President’s new missile defence project raises questions about cost, feasibility and global security.
A week into office, United States President Donald Trump surprised the world and many of his policymakers by announcing his plans to create a missile defence shield, calling it the “Iron Dome for America”.
At first, the name evoked Israel’s Iron Dome air defence system, which is designed to intercept and destroy low-level targets, rockets, mortar shells and cruise missiles over a short range. It is tailored to Israel’s defence needs and size.
However, the continental United States is vast, spanning four time zones, and has an extensive coastline.
It soon became apparent that what Trump was advocating on January 27 was the creation of a “new-generation missile defence shield for the United States, against ballistic, hypersonic, advanced cruise missiles, and other next-generation aerial attacks”. Essentially, it is an updated version of former US President Ronald Reagan’s Strategic Defence Initiative, or “Star Wars” programme.
The phrase “Iron Dome” is now a synonym for “missile defence shield”.
This new multilayered defence system is envisaged as not just protecting the US but also forward-deployed troops in combat.
Reagan’s dream of a missile defence shield remained mostly that, a dream, although billions of dollars were poured into the programme.
The problems, both then and now, were that a comprehensive missile shield would be exorbitant in price, barely technically possible and impractical in reality as easily available technologies would be able to spoof or overwhelm the most up-to-date missile defence system.
The US already has an early warning and interceptor system in place, but this has limited ability and would be able to stop only the kind of attacks launched by minor nuclear powers like North Korea.
It would not be able to stop a large-scale attack by a determined and capable foe like Russia or China. Missile defence has matured rapidly as advancements in missile guidance and detection have increased dramatically over the past decade.
The analogy of “hitting a bullet with another bullet” hints at the scale of the challenges for developing a missile defence system, except missiles move at upwards of 20 times those speeds. For a missile defence shield to be viable, incoming missiles need to be swiftly detected and tracked, and all that information must be relayed to interceptor batteries. The interceptor must then be guided to the target, destroying the incoming enemy missile.
This, preferably, should be as far away from one’s territory as possible, especially when considering these missiles could very well be nuclear armed.
The US and Israel have poured billions of dollars into research, often cooperating, and the results are evident.
Missile defence – the art of the possible
In the conflicts over the skies of Ukraine and Israel, incoming missiles have been detected and destroyed with increasing frequency.
The information gained in actual combat has been invaluable to developers. A next-generation missile shield, according to the White House, would have to defend itself against “ballistic, hypersonic, advanced cruise missiles, and other next-generation aerial attacks from peer, near-peer, and rogue adversaries”.
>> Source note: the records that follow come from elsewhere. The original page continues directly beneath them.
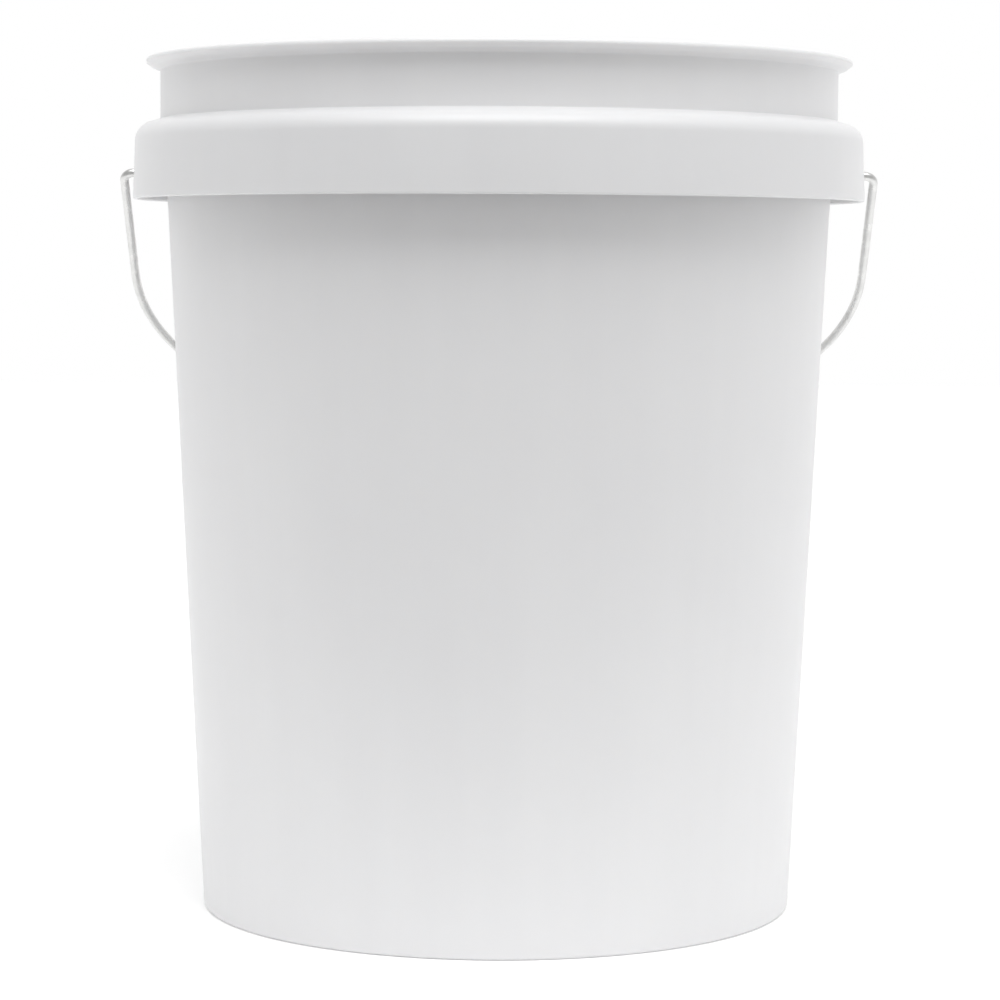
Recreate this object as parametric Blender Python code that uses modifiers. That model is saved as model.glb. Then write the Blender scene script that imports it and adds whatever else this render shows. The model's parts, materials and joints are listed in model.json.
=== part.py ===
"""Plastic pail for brewing: one moulded bucket, a steel wire bail and the tube grip on it.

Metres, +Z up. The origin is on the floor under the middle of the bucket. The bail turns about
a line along X through the two ears, and at rest it hangs behind the bucket, towards +Y, with
its grip against the wall.
"""
from math import atan, cos, degrees, pi, radians, sin, sqrt, tan

import bmesh
import bpy
from mathutils import Matrix, Vector

MM = 0.001

# Driving dimensions of the bucket
HEIGHT = 368.3 * MM
BASE_RADIUS = 128.65 * MM          # of the tapered wall, carried down to the floor
DRAFT = tan(radians(2.80))
WALL = 2.3 * MM
FLOOR_TOP = 5.0 * MM
FLOOR_BOTTOM = 2.2 * MM
FOOT_CORNER = 1.8 * MM             # radius between the wall and the foot ring
FOOT_WIDTH = 5.3 * MM
INSIDE_FILLET = 6.0 * MM
GATE_RADIUS = 6.0 * MM             # moulding gate, a dimple in the underside
GATE_DEPTH = 0.8 * MM
NECK_RADIUS = 146.7 * MM
NECK_STEP = (340.5 * MM, 345.5 * MM)
RIM_RADIUS = 152.8 * MM
RIM_ROUND = 1.5 * MM
RIM_UNDERSIDE = 5.4 * MM           # from the rim's top down to where its lip meets the neck
COLLAR_BOTTOM = 307.6 * MM
COLLAR_RADIUS = 158.6 * MM         # at its lower edge
COLLAR_DRAFT = tan(radians(2.0))
COLLAR_WALL = 2.0 * MM
SHOULDER_FOOT = 341.8 * MM         # height at which the shoulder meets the neck
SHOULDER_SLOPE = 0.28
SHOULDER_ROUND = 8.0 * MM
SHOULDER_WALL = 2.2 * MM
RIB_COUNT = 36
RIB_THICKNESS = 1.8 * MM
RIB_RECESS = 3.0 * MM              # the ribs stop this far above the collar's edge
TURN_STEPS = 64

# Driving dimensions of the ears, the bail and its grip
PIVOT_HEIGHT = 319.3 * MM
EAR_BOSS_RADIUS = 7.5 * MM
EAR_BOSS_DEPTH = 6.0 * MM
EAR_CLEARANCE = 0.4 * MM
WIRE_RADIUS = 1.9 * MM
HEAD_RADIUS = 3.5 * MM             # upset end of the wire, behind the ear
HEAD_LENGTH = 1.6 * MM
LEG_X = 163.6 * MM
LEG_LENGTH = 62.0 * MM
EAR_BEND = 4.5 * MM
SHOULDER_BEND = 85.0 * MM
SHOULDER_TURN = radians(36.0)
CORNER_BEND = 46.0 * MM
HANG_ANGLE = radians(45.0)         # from straight down, towards the back
GRIP_REACH = 208.3 * MM            # from the joint's axis to the grip's axis
GRIP_RADIUS = 10.0 * MM
GRIP_LENGTH = 94.0 * MM
GRIP_WALL = 1.8 * MM
GRIP_WEBS = 4
HUB_RADIUS = 3.9 * MM


def clear_scene():
    for obj in list(bpy.data.objects):
        bpy.data.objects.remove(obj)


def collection(name):
    made = bpy.data.collections.new(name)
    bpy.context.scene.collection.children.link(made)
    return made


def material(name, colour, roughness, metallic):
    made = bpy.data.materials.new(name)
    made.use_nodes = True
    shader = made.node_tree.nodes["Principled BSDF"]
    shader.inputs["Base Color"].default_value = (*colour, 1.0)
    shader.inputs["Roughness"].default_value = roughness
    shader.inputs["Metallic"].default_value = metallic
    return made


def arc(centre, radius, start, end, steps):
    """Points on an arc, both ends included. Angles are in degrees, from the first axis."""
    angles = [radians(start + (end - start) * i / steps) for i in range(steps + 1)]
    return [(centre[0] + radius * cos(a), centre[1] + radius * sin(a)) for a in angles]


def outer_radius(z):
    """Outer radius of the tapered wall."""
    return BASE_RADIUS + DRAFT * z


def inner_radius(z):
    return outer_radius(z) - WALL


def inside_profile():
    """From the middle of the floor up to the inner edge of the rim."""
    corner = inner_radius(FLOOR_TOP + INSIDE_FILLET) - INSIDE_FILLET
    step_foot, step_top = NECK_STEP
    fillet = arc((corner, FLOOR_TOP + INSIDE_FILLET), INSIDE_FILLET, -90, 0, 4)
    neck = NECK_RADIUS - WALL
    return [(0.0, FLOOR_TOP), *fillet, (inner_radius(step_foot), step_foot),
            (neck, step_top), *arc((neck + 1.2 * MM, HEIGHT - 1.2 * MM), 1.2 * MM, 180, 90, 2)]


def rim_profile():
    """The lid lip, from its flat top over the tip and back under to the neck."""
    tip = arc((RIM_RADIUS - RIM_ROUND, HEIGHT - RIM_ROUND), RIM_ROUND, 90, -20, 4)
    knee = (NECK_RADIUS + 3.9 * MM, HEIGHT - RIM_UNDERSIDE + 1.6 * MM)
    return [*tip, knee, (NECK_RADIUS, HEIGHT - RIM_UNDERSIDE)]


def collar_radius(z):
    return COLLAR_RADIUS - COLLAR_DRAFT * (z - COLLAR_BOTTOM)


def shoulder_height(radius):
    """Height of the sloping top of the collar."""
    return SHOULDER_FOOT - SHOULDER_SLOPE * (radius - NECK_RADIUS)


def collar_profile():
    """Shoulder, skirt, its rounded lower edge, and back up inside the skirt to the wall."""
    centre_r = collar_radius(SHOULDER_FOOT) - SHOULDER_ROUND
    slope_length = sqrt(1 + SHOULDER_SLOPE ** 2)
    centre_z = shoulder_height(centre_r) - SHOULDER_ROUND * slope_length
    slope_normal = 90 - degrees(atan(SHOULDER_SLOPE))
    shoulder = arc((centre_r, centre_z), SHOULDER_ROUND, slope_normal, 2, 5)
    edge = COLLAR_WALL / 2
    edge_r = collar_radius(COLLAR_BOTTOM) - edge
    lower_edge = arc((edge_r, COLLAR_BOTTOM + edge), edge, 0, -180, 4)
    inner_top = centre_z + 0.5 * MM
    under_slope = SHOULDER_WALL * slope_length
    inner_corner = collar_radius(inner_top) - COLLAR_WALL - 3.0 * MM
    wall_top = shoulder_height(outer_radius(SHOULDER_FOOT)) - under_slope
    return [(NECK_RADIUS, SHOULDER_FOOT), *shoulder, *lower_edge,
            (collar_radius(inner_top) - COLLAR_WALL, inner_top),
            (inner_corner, shoulder_height(inner_corner) - under_slope),
            (outer_radius(wall_top), wall_top)]


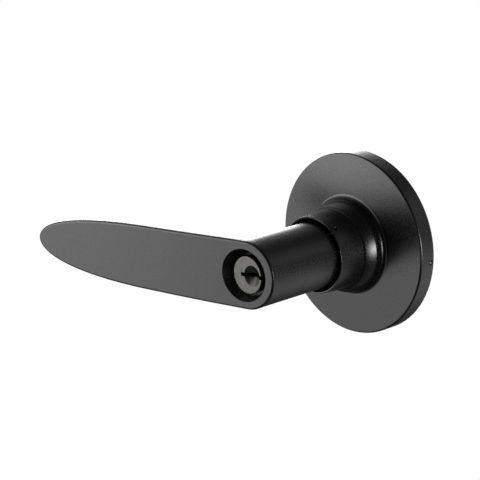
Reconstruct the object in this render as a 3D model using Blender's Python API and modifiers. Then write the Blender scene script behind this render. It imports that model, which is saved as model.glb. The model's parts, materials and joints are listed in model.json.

Hypersonic missiles are designed to circumvent this and take a randomised path to their targets, making their interception that much harder. Cruise missiles, first developed as offensive first-strike weapons, fly below radar cover and arrive at their targets with little to no warning.
The challenges these types of missiles create are enormous, and stopping them would require new networks, capabilities and weapons to be effective.
Initially derided, the US Space Force, created by Trump during his first term in office and established in 2019, would be an integral part of this new missile shield along with the US Strategic and Northern commands.
Emphasis has been placed on intercepting any missile attack as early as possible, ideally in the first phase, or “boost phase”, of a missile’s flight.
Such interceptions would require a network of space-based radar systems to detect the heat plumes of missiles that have just launched.
The plan also calls for a series of space-based interceptors that could destroy missiles at this early stage.
Whether this means interceptor missiles or introducing space-based laser batteries in orbit remains to be seen.
Space-based laser technology has significantly advanced since the 1980s when such weapons were first proposed. However, it still needs more investment and miniaturisation before it becomes a viable weapons system.
What would power a laser with sufficient strength to destroy a missile from hundreds of kilometres away as its target moves at increasing speed?
Tactical, short-range laser technology has been used to intercept targets in Ukraine, but the power needed to destroy incoming missiles would be a magnitude greater. Space-based “kinetic kill” missiles could also be used to hit and essentially smash incoming missiles to bits.
All these weapons would be in orbit, covering a huge area, as they watch for missile launches and attacks.